**AVAILABLE DATA:**
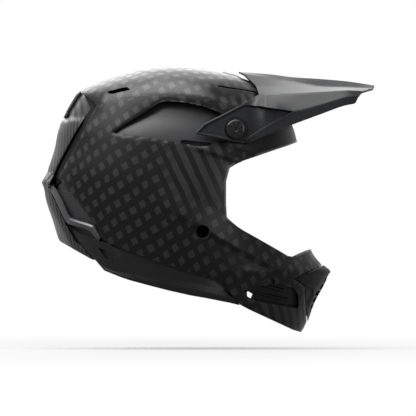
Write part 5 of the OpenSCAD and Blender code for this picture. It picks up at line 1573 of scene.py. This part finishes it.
# the floor shows white, less shade * exp(-(x / wide)^2 - (y / deep)^2) of its lit shade near the object
x, y = partsOf(ft, nodeOf(ft, "ShaderNodeTexCoord").outputs["Object"])[:2]
dx = mathOf(ft, "DIVIDE", minus(ft, x, light["shadeX"]), light["shadeWide"])
dy = mathOf(ft, "DIVIDE", y, light["shadeDeep"])
far = plus(ft, times(ft, dx, dx), times(ft, dy, dy))
share = times(ft, mathOf(ft, "EXPONENT", times(ft, far, -1.0)), light["shade"])
flat = nodeOf(ft, "ShaderNodeBsdfDiffuse", {"Color": (0.16, 0.16, 0.16, 1)})
glow = nodeOf(ft, "ShaderNodeEmission", {"Color": (1, 1, 1, 1), "Strength": 1.0})
mix = nodeOf(ft, "ShaderNodeMixShader", {"Fac": times(ft, seenOf(ft), minus(ft, 1.0, share)),
                                         1: flat.outputs[0], 2: glow.outputs[0]})
nodeOf(ft, "ShaderNodeOutputMaterial", {"Surface": mix.outputs[0]})
floorMesh.materials.append(fm)
world = bpy.data.worlds.new("studio")
bpy.context.scene.world = world
world.use_nodes = True
wt = world.node_tree
feed(wt, wt.nodes["Background"], {"Color": mixOf(wt, seenOf(wt), light["world"], (1, 1, 1, 1))})


def softLamp(name, spot, aimAt, size, power):
    # rectangular lamp of size metres at spot, turned to aimAt
    lamp = bpy.data.lights.new(name, "AREA")
    lamp.shape, lamp.size, lamp.size_y, lamp.energy = "RECTANGLE", size[0], size[1], power
    ob = bpy.data.objects.new(name, lamp)
    bpy.context.scene.collection.objects.link(ob)
    ob.location = spot
    ob.rotation_euler = (Vector(aimAt) - Vector(spot)).to_track_quat("-Z", "Y").to_euler()


softLamp("topLamp", (-0.5, -0.25, 1.25), (-0.15, -0.05, 0.05), (1.3, 2.1), light["topPower"])
softLamp("backLamp", (-0.3, 1.5, 1.0), (0, 0, 0.05), (1.4, 1.4), light["backPower"])
softLamp("sideLamp", (-0.4, -2.2, 1.2), (0, 0, 0), (0.9, 0.9), light["sidePower"])
softLamp("frontLamp", (1.3, -1.5, 0.25), (0.05, 0, 0), (0.9, 0.9), light["frontPower"])
print("stage: done")
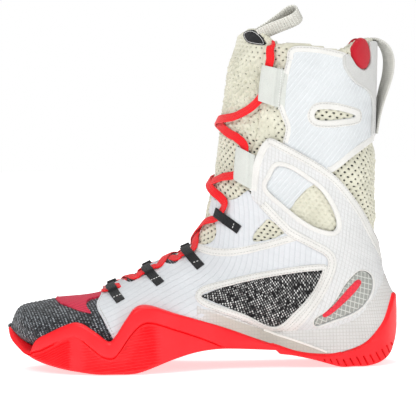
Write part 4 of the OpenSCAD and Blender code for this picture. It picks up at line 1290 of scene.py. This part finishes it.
def columns(step, fine):
    """Upright lines round the sole: origin and direction in plan, closer together at the heel."""
    heel, toe = np.array([-2.0, 0.0]), np.array([-212.0, 4.5])
    along = np.concatenate([np.linspace(0, 30, int(30 / fine), endpoint=False),
                            np.linspace(30, 210, int(180 / step) + 1)]) / 210
    o, d = [], []
    for t in np.linspace(-math.pi / 2, math.pi / 2, int(115 / fine), endpoint=False):
        o.append(heel)
        d.append((math.cos(t), math.sin(t)))
    for f in along:
        o.append(heel + (toe - heel) * f)
        d.append((0, 1))
    n_toe = int(157 / step)
    for i in range(n_toe):
        t = math.pi * (0.5 + (i + 0.5) / n_toe)
        o.append(toe)
        d.append((math.cos(t), math.sin(t)))
    for f in along[::-1]:
        o.append(heel + (toe - heel) * f)
        d.append((0, -1))
    return np.array(o), np.array(d)


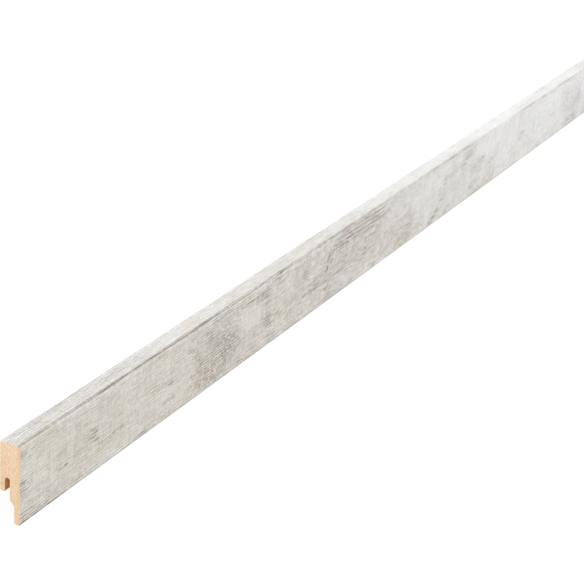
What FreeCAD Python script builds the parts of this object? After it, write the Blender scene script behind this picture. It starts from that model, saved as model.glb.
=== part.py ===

**BRIEF:** Extract the listing in its entirety and repeat it exactly.

**EXERCISE RESPONSE:**
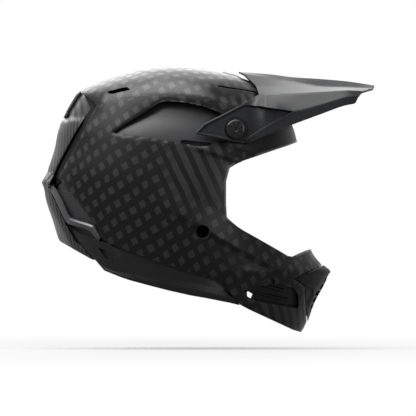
Write part 5 of the OpenSCAD and Blender code for this picture. It picks up at line 1573 of scene.py. This part finishes it.
# the floor shows white, less shade * exp(-(x / wide)^2 - (y / deep)^2) of its lit shade near the object
x, y = partsOf(ft, nodeOf(ft, "ShaderNodeTexCoord").outputs["Object"])[:2]
dx = mathOf(ft, "DIVIDE", minus(ft, x, light["shadeX"]), light["shadeWide"])
dy = mathOf(ft, "DIVIDE", y, light["shadeDeep"])
far = plus(ft, times(ft, dx, dx), times(ft, dy, dy))
share = times(ft, mathOf(ft, "EXPONENT", times(ft, far, -1.0)), light["shade"])
flat = nodeOf(ft, "ShaderNodeBsdfDiffuse", {"Color": (0.16, 0.16, 0.16, 1)})
glow = nodeOf(ft, "ShaderNodeEmission", {"Color": (1, 1, 1, 1), "Strength": 1.0})
mix = nodeOf(ft, "ShaderNodeMixShader", {"Fac": times(ft, seenOf(ft), minus(ft, 1.0, share)),
                                         1: flat.outputs[0], 2: glow.outputs[0]})
nodeOf(ft, "ShaderNodeOutputMaterial", {"Surface": mix.outputs[0]})
floorMesh.materials.append(fm)
world = bpy.data.worlds.new("studio")
bpy.context.scene.world = world
world.use_nodes = True
wt = world.node_tree
feed(wt, wt.nodes["Background"], {"Color": mixOf(wt, seenOf(wt), light["world"], (1, 1, 1, 1))})


def softLamp(name, spot, aimAt, size, power):
    # rectangular lamp of size metres at spot, turned to aimAt
    lamp = bpy.data.lights.new(name, "AREA")
    lamp.shape, lamp.size, lamp.size_y, lamp.energy = "RECTANGLE", size[0], size[1], power
    ob = bpy.data.objects.new(name, lamp)
    bpy.context.scene.collection.objects.link(ob)
    ob.location = spot
    ob.rotation_euler = (Vector(aimAt) - Vector(spot)).to_track_quat("-Z", "Y").to_euler()


softLamp("topLamp", (-0.5, -0.25, 1.25), (-0.15, -0.05, 0.05), (1.3, 2.1), light["topPower"])
softLamp("backLamp", (-0.3, 1.5, 1.0), (0, 0, 0.05), (1.4, 1.4), light["backPower"])
softLamp("sideLamp", (-0.4, -2.2, 1.2), (0, 0, 0), (0.9, 0.9), light["sidePower"])
softLamp("frontLamp", (1.3, -1.5, 0.25), (0.05, 0, 0), (0.9, 0.9), light["frontPower"])
print("stage: done")
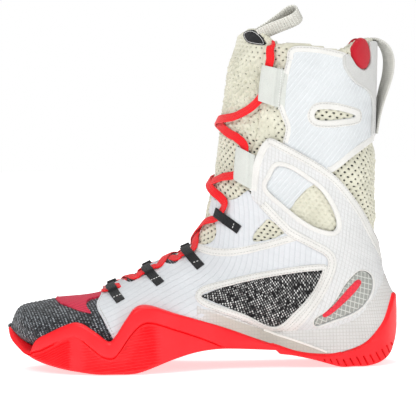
Write part 4 of the OpenSCAD and Blender code for this picture. It picks up at line 1290 of scene.py. This part finishes it.
def columns(step, fine):
    """Upright lines round the sole: origin and direction in plan, closer together at the heel."""
    heel, toe = np.array([-2.0, 0.0]), np.array([-212.0, 4.5])
    along = np.concatenate([np.linspace(0, 30, int(30 / fine), endpoint=False),
                            np.linspace(30, 210, int(180 / step) + 1)]) / 210
    o, d = [], []
    for t in np.linspace(-math.pi / 2, math.pi / 2, int(115 / fine), endpoint=False):
        o.append(heel)
        d.append((math.cos(t), math.sin(t)))
    for f in along:
        o.append(heel + (toe - heel) * f)
        d.append((0, 1))
    n_toe = int(157 / step)
    for i in range(n_toe):
        t = math.pi * (0.5 + (i + 0.5) / n_toe)
        o.append(toe)
        d.append((math.cos(t), math.sin(t)))
    for f in along[::-1]:
        o.append(heel + (toe - heel) * f)
        d.append((0, -1))
    return np.array(o), np.array(d)


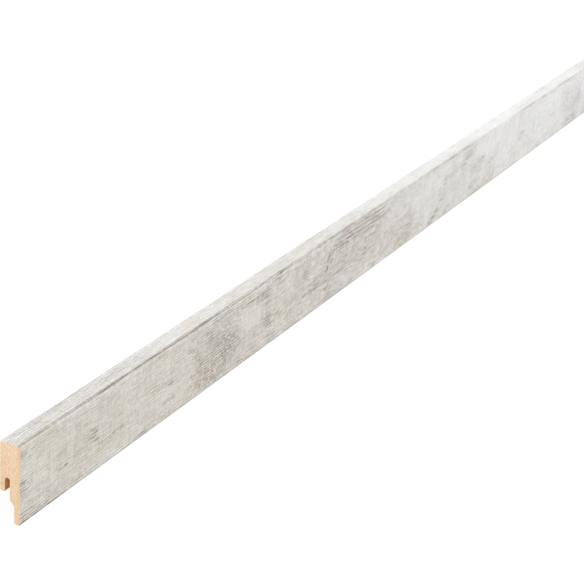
What FreeCAD Python script builds the parts of this object? After it, write the Blender scene script behind this picture. It starts from that model, saved as model.glb.
=== part.py ===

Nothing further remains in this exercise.